- Task details -
Reproduce, please, only the lines from the first line below to the line containing "# along the", inclusive.
•••
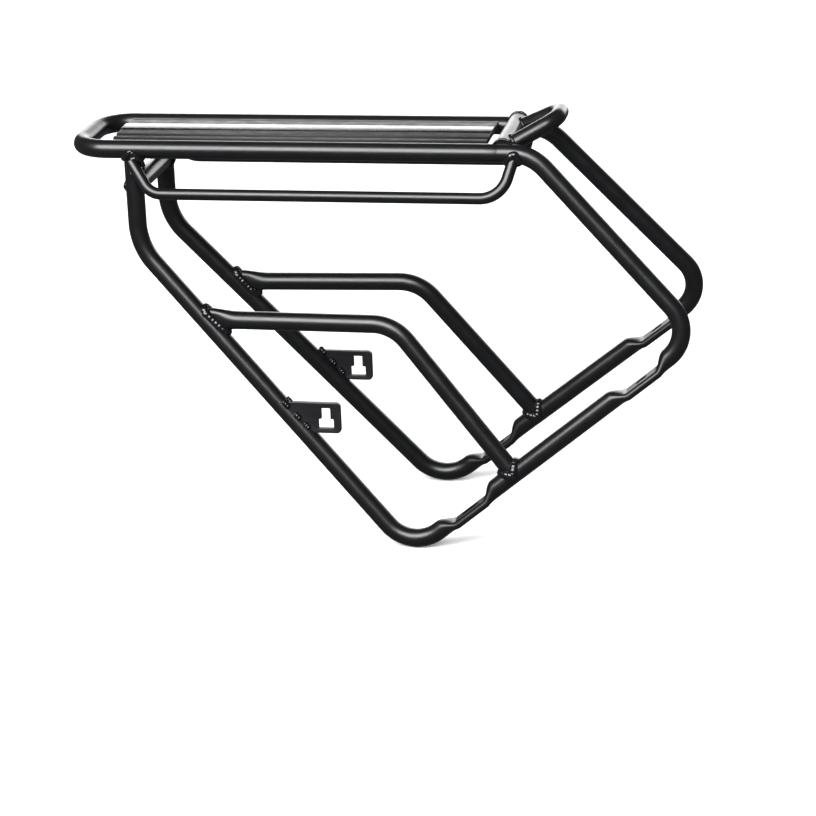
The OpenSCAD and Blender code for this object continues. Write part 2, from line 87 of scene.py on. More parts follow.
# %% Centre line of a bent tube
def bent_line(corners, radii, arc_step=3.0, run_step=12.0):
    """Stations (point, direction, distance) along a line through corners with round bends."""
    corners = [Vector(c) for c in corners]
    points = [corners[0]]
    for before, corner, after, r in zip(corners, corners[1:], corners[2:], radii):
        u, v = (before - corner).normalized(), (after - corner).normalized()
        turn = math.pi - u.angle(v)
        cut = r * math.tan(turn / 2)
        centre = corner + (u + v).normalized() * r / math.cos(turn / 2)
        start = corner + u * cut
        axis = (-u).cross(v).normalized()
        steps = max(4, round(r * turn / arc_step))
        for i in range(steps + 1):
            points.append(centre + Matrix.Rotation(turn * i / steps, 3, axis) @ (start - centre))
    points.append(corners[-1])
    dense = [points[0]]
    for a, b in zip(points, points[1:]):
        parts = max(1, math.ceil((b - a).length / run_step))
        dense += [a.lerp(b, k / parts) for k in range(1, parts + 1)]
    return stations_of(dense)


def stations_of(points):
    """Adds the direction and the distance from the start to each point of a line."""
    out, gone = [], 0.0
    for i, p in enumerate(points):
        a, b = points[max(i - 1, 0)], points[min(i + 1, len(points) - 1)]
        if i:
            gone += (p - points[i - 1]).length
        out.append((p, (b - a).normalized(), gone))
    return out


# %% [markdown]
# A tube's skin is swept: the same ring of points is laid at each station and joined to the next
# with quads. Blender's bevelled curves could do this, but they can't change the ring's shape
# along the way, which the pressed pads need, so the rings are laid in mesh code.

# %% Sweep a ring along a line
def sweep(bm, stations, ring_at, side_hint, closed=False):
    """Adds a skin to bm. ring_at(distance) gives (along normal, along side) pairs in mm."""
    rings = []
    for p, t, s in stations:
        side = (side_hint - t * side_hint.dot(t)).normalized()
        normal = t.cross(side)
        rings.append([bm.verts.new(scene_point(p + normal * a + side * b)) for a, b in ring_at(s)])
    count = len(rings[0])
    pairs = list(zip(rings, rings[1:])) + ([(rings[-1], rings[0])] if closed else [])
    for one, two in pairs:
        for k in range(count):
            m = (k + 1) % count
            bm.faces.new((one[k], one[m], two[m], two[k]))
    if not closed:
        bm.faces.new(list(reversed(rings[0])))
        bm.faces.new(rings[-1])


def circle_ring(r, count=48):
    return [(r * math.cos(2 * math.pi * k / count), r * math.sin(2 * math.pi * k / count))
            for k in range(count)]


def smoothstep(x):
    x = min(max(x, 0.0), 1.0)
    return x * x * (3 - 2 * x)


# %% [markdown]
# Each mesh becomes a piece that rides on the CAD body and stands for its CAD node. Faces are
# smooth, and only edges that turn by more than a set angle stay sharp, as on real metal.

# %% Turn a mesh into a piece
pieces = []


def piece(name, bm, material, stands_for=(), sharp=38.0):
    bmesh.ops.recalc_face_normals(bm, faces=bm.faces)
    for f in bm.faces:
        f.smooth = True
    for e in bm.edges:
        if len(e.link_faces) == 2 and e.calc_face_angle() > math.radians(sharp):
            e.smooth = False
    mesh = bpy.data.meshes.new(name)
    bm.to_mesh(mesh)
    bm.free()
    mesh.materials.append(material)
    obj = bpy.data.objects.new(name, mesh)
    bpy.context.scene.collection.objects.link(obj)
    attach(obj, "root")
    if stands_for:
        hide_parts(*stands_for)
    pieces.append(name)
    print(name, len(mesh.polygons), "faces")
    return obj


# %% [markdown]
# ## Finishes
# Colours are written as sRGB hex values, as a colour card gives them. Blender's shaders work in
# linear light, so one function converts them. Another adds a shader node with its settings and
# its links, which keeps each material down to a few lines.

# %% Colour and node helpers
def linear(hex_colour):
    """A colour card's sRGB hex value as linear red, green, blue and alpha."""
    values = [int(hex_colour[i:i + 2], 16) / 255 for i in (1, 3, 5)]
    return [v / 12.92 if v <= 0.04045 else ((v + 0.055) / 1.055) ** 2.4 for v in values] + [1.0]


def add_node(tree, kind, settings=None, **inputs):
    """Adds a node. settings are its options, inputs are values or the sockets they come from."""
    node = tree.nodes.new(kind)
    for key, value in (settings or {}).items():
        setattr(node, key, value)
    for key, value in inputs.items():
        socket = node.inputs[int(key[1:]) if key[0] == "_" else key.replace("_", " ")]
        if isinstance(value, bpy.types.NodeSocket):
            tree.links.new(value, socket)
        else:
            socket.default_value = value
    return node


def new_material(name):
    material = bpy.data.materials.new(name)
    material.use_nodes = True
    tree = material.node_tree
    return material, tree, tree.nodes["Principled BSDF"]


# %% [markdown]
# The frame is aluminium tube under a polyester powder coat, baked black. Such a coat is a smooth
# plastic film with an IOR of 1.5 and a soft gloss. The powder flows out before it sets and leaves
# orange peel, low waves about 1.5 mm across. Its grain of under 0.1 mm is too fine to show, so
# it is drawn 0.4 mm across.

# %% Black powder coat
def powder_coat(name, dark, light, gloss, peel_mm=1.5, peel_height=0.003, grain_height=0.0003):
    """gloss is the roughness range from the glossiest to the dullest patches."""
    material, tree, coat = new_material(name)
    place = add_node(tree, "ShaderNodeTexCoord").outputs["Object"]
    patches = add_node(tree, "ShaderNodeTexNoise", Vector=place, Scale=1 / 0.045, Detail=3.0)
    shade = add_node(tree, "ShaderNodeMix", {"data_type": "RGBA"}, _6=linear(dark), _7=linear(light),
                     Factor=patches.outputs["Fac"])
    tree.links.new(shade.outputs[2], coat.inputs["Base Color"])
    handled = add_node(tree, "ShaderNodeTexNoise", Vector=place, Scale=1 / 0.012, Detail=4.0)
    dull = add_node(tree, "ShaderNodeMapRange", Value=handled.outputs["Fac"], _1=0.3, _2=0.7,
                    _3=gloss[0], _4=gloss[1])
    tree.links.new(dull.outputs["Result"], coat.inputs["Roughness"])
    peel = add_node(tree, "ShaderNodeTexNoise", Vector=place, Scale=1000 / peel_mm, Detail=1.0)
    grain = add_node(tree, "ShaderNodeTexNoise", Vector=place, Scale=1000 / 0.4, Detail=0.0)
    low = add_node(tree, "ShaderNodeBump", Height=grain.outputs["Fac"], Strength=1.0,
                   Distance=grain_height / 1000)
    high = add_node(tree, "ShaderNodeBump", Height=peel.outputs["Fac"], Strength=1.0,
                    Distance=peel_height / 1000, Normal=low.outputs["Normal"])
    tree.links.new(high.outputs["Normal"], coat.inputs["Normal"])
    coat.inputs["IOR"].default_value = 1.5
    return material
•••
- Exercise result -
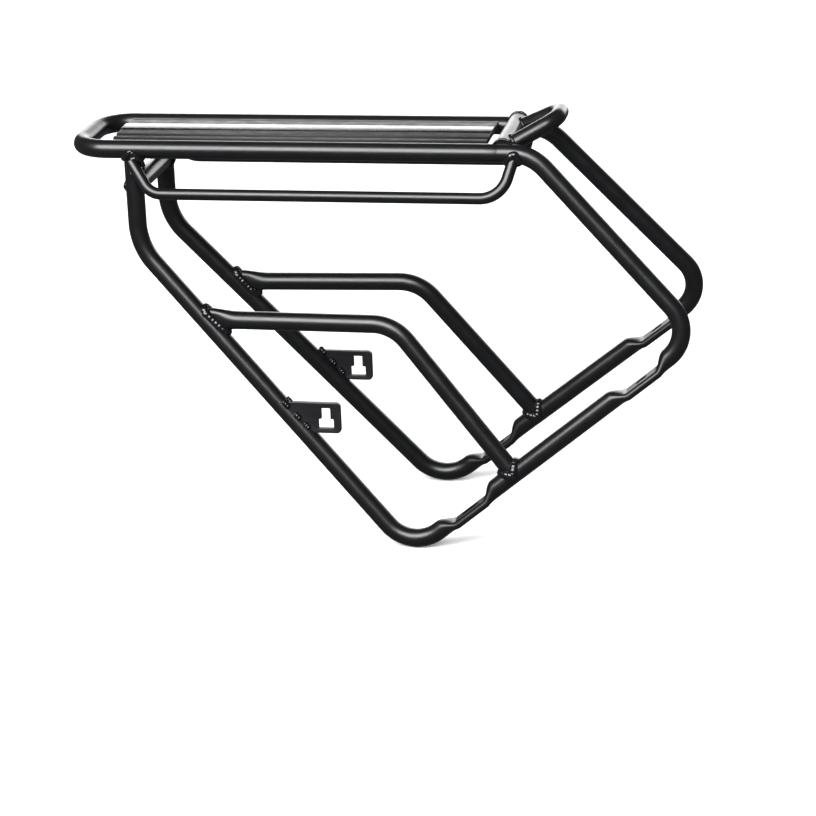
The OpenSCAD and Blender code for this object continues. Write part 2, from line 87 of scene.py on. More parts follow.
# %% Centre line of a bent tube
def bent_line(corners, radii, arc_step=3.0, run_step=12.0):
    """Stations (point, direction, distance) along a line through corners with round bends."""
    corners = [Vector(c) for c in corners]
    points = [corners[0]]
    for before, corner, after, r in zip(corners, corners[1:], corners[2:], radii):
        u, v = (before - corner).normalized(), (after - corner).normalized()
        turn = math.pi - u.angle(v)
        cut = r * math.tan(turn / 2)
        centre = corner + (u + v).normalized() * r / math.cos(turn / 2)
        start = corner + u * cut
        axis = (-u).cross(v).normalized()
        steps = max(4, round(r * turn / arc_step))
        for i in range(steps + 1):
            points.append(centre + Matrix.Rotation(turn * i / steps, 3, axis) @ (start - centre))
    points.append(corners[-1])
    dense = [points[0]]
    for a, b in zip(points, points[1:]):
        parts = max(1, math.ceil((b - a).length / run_step))
        dense += [a.lerp(b, k / parts) for k in range(1, parts + 1)]
    return stations_of(dense)


def stations_of(points):
    """Adds the direction and the distance from the start to each point of a line."""
    out, gone = [], 0.0
    for i, p in enumerate(points):
        a, b = points[max(i - 1, 0)], points[min(i + 1, len(points) - 1)]
        if i:
            gone += (p - points[i - 1]).length
        out.append((p, (b - a).normalized(), gone))
    return out


# %% [markdown]
# A tube's skin is swept: the same ring of points is laid at each station and joined to the next
# with quads. Blender's bevelled curves could do this, but they can't change the ring's shape
# along the way, which the pressed pads need, so the rings are laid in mesh code.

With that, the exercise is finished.